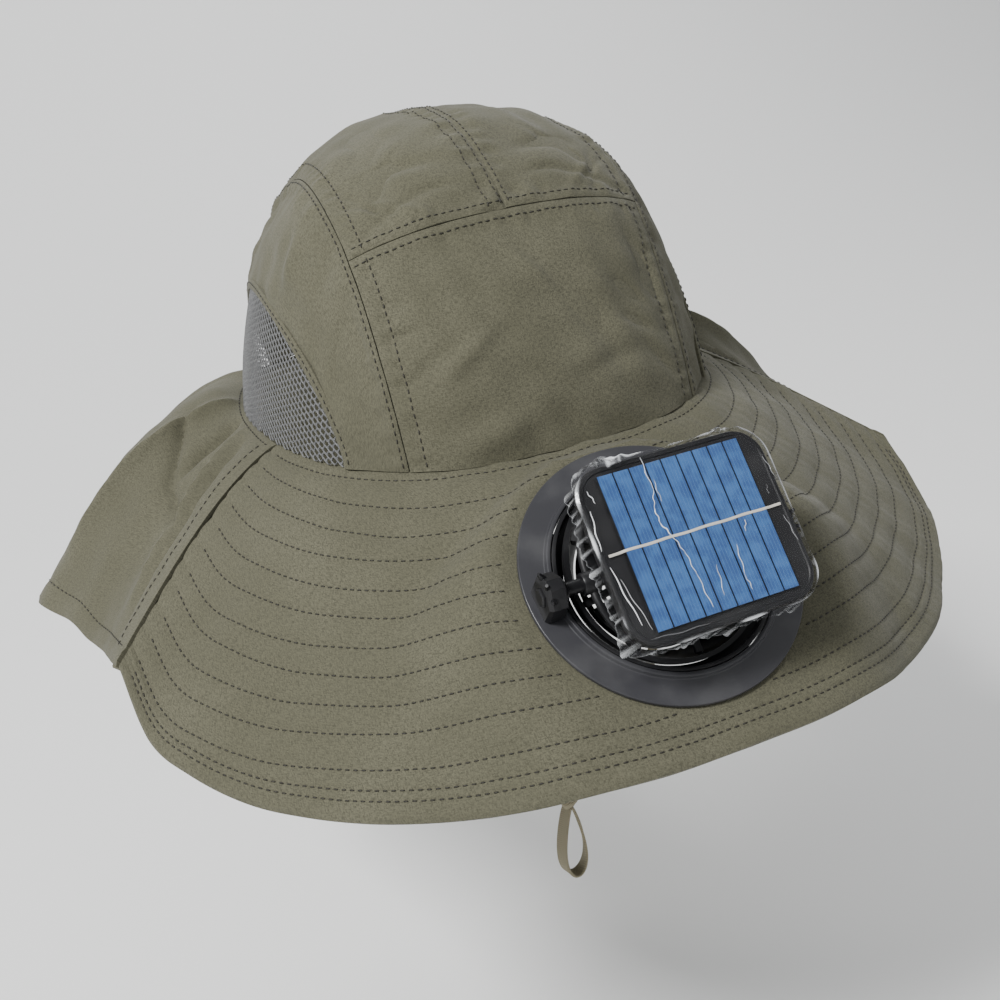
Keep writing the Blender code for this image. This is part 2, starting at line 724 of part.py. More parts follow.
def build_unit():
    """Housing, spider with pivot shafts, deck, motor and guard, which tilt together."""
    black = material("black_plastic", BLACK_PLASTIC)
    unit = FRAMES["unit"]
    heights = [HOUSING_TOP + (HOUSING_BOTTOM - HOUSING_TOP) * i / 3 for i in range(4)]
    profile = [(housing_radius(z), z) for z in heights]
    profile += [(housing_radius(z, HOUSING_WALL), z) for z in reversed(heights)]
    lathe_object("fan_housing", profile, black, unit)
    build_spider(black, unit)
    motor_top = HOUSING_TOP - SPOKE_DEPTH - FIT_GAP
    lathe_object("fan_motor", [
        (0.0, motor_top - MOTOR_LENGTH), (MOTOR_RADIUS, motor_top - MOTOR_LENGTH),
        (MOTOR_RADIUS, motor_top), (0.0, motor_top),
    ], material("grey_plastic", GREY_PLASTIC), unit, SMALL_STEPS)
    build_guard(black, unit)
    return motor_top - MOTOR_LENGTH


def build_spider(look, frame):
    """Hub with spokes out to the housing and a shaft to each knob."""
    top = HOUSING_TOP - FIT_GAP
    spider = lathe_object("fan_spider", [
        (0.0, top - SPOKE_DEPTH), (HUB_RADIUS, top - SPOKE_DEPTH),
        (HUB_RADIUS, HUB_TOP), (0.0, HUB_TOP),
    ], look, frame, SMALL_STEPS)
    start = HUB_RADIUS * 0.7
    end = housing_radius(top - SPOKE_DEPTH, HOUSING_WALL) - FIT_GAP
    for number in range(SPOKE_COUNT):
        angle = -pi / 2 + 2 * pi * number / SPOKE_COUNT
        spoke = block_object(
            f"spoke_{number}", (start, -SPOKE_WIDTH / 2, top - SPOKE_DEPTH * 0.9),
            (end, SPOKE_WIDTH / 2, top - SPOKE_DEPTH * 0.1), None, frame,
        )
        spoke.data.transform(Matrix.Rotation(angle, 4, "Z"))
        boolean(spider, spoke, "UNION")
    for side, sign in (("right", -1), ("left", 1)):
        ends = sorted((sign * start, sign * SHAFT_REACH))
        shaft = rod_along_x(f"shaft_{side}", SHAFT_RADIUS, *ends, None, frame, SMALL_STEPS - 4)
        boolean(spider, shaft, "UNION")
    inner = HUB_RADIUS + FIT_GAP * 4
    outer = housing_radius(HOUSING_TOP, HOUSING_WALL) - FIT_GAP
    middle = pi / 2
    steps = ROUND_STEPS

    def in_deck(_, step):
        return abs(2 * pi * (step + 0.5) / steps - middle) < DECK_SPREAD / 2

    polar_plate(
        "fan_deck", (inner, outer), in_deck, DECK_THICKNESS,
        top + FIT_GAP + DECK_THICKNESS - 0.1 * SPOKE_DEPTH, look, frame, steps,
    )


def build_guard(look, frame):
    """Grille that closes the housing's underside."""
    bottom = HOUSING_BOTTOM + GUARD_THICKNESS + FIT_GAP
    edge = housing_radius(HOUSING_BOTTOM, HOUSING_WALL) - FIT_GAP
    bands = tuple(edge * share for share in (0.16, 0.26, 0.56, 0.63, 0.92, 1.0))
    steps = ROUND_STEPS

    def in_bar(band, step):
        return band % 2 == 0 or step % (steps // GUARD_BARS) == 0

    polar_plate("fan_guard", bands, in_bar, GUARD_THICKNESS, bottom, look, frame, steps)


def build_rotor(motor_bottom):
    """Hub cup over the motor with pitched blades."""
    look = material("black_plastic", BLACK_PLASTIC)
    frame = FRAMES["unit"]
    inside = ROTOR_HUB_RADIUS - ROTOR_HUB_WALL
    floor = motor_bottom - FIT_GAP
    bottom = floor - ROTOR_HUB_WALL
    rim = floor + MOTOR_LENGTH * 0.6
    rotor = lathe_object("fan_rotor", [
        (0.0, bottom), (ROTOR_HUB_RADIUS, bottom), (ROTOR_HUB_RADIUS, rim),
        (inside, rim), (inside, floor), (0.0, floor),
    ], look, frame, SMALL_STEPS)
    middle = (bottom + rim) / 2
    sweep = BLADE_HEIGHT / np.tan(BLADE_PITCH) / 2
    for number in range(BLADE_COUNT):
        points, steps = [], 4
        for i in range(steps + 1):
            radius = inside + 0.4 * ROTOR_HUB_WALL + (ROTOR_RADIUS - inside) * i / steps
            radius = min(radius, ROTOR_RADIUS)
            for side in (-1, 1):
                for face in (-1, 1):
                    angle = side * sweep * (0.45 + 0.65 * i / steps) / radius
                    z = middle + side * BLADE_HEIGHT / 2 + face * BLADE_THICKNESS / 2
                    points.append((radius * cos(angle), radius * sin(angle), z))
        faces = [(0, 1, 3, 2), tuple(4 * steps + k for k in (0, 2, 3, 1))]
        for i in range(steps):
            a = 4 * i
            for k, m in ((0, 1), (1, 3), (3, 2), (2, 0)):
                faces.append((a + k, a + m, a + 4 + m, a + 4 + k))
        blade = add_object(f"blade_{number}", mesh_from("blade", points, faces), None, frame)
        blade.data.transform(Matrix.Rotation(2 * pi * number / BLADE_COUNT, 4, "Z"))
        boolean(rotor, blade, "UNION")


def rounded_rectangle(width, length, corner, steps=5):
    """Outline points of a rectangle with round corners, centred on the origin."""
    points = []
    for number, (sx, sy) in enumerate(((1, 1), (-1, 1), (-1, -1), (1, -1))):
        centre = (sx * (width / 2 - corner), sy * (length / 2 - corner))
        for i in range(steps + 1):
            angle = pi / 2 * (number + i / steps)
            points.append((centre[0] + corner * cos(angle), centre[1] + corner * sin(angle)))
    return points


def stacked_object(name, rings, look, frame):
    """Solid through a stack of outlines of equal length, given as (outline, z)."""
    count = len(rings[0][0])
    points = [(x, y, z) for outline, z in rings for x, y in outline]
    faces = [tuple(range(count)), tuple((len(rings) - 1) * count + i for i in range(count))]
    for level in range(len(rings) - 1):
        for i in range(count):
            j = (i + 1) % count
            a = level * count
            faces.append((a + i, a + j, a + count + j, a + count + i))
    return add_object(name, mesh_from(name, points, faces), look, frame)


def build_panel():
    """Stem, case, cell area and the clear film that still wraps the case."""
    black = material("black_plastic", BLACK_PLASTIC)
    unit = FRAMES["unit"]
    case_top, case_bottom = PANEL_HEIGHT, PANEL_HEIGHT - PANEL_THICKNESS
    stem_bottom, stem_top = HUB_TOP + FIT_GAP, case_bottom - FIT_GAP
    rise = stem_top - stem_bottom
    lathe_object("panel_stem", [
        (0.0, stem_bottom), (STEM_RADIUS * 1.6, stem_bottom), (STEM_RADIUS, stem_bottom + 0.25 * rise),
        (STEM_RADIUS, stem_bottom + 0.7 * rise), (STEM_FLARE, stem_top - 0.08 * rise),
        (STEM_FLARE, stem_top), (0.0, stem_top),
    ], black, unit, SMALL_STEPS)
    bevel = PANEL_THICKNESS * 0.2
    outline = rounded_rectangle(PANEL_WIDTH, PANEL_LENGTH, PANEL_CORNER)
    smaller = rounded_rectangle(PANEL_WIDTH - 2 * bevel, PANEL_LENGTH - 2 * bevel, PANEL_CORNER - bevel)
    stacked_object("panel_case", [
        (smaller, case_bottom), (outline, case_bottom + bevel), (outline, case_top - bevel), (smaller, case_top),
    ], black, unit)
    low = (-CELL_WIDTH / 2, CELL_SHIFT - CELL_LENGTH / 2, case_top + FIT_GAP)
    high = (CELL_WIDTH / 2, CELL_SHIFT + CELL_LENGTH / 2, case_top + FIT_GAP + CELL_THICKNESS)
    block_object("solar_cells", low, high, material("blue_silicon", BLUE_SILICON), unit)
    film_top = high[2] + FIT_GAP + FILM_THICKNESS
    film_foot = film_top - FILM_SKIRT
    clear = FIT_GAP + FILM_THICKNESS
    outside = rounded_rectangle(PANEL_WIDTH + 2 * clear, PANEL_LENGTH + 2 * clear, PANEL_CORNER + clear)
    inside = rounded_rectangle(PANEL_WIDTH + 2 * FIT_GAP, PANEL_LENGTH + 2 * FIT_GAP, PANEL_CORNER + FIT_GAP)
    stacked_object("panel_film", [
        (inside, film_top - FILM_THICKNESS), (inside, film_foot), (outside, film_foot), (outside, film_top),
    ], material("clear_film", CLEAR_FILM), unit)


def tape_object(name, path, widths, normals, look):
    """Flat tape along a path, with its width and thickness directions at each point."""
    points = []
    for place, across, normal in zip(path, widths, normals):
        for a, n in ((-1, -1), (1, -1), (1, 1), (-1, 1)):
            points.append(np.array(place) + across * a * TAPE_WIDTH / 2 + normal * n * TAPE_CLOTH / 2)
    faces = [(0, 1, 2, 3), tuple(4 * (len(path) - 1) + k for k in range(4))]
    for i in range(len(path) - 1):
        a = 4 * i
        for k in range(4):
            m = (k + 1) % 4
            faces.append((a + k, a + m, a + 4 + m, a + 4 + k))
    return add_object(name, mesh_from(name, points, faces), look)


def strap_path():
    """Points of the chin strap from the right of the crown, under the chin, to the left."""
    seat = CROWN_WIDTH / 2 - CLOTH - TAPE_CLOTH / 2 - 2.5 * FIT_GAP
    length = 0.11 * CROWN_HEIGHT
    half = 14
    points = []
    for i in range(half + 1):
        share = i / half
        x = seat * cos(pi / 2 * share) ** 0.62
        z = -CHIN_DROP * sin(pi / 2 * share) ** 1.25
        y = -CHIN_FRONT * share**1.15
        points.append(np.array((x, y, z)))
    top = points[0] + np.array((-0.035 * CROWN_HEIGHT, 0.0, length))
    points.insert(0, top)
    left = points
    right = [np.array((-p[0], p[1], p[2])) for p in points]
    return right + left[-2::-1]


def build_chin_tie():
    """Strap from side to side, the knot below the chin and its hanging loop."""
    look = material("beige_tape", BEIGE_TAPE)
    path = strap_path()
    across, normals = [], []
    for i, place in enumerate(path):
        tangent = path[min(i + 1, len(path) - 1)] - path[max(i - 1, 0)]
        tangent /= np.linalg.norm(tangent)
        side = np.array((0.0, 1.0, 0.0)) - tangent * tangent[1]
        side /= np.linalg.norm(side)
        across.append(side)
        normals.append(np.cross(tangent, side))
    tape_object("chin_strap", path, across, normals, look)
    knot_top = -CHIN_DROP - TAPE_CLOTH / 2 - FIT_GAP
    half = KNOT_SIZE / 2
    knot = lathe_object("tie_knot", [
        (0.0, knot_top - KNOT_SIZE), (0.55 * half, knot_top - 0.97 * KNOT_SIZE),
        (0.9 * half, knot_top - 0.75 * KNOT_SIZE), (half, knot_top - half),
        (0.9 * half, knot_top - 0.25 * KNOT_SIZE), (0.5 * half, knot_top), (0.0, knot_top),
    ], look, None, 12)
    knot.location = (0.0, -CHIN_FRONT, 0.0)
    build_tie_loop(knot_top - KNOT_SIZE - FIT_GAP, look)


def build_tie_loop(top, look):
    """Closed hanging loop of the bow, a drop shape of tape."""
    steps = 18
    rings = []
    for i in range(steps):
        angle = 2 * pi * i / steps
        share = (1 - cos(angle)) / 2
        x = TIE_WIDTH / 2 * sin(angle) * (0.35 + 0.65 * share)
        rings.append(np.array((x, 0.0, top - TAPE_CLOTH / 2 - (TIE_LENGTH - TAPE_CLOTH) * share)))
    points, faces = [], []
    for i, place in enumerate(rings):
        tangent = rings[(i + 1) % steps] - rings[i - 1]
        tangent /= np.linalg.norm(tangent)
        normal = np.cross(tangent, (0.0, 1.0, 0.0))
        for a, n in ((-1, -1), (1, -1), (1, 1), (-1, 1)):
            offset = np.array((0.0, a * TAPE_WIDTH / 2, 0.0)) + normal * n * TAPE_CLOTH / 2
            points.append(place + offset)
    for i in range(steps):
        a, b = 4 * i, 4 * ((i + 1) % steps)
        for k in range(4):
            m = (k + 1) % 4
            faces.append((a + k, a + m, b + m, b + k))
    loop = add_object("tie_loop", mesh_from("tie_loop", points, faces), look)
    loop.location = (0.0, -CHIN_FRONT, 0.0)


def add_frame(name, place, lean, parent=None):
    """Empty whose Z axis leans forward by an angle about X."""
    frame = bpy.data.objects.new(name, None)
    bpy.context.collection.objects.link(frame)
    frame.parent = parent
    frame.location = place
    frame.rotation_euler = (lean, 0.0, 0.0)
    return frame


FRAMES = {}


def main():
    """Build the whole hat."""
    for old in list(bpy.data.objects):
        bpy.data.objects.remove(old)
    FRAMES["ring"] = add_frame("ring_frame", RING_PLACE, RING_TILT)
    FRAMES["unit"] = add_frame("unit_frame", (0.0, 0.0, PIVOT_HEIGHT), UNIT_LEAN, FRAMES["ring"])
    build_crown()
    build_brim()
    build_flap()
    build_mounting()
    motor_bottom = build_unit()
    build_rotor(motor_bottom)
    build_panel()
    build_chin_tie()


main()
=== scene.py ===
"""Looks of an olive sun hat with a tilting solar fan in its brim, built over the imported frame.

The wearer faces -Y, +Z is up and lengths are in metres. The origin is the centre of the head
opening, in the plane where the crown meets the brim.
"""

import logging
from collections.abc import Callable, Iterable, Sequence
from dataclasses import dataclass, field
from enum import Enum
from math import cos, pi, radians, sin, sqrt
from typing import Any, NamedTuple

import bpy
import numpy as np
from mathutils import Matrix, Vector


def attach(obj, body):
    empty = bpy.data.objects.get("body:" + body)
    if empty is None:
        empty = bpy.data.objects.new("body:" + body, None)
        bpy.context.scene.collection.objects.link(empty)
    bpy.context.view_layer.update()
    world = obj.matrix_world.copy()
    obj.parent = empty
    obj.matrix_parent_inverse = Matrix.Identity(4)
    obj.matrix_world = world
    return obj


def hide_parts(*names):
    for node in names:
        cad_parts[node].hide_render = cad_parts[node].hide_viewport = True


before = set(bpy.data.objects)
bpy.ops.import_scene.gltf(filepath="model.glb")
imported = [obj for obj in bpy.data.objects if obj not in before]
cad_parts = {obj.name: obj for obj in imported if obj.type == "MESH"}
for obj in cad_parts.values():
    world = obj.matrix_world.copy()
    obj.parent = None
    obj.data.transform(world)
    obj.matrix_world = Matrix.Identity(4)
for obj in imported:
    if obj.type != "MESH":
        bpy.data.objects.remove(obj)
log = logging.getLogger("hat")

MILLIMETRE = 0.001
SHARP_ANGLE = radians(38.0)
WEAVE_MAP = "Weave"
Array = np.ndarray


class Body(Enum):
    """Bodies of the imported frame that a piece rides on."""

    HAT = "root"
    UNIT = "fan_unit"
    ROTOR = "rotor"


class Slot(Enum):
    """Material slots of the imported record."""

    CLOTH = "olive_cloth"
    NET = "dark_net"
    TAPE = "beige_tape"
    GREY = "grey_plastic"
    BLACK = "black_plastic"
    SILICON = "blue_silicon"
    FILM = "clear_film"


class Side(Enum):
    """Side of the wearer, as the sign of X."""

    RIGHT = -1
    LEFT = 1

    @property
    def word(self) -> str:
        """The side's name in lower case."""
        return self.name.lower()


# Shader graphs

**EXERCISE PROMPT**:
Transcribe the lines above from the one with "build_mounting()" through the one with "from typing import Any, NamedTuple". Include both ends and leave out every other line.

**RESULT FOR THIS EXERCISE**:
    build_mounting()
    motor_bottom = build_unit()
    build_rotor(motor_bottom)
    build_panel()
    build_chin_tie()


main()
=== scene.py ===
"""Looks of an olive sun hat with a tilting solar fan in its brim, built over the imported frame.

The wearer faces -Y, +Z is up and lengths are in metres. The origin is the centre of the head
opening, in the plane where the crown meets the brim.
"""

import logging
from collections.abc import Callable, Iterable, Sequence
from dataclasses import dataclass, field
from enum import Enum
from math import cos, pi, radians, sin, sqrt
from typing import Any, NamedTuple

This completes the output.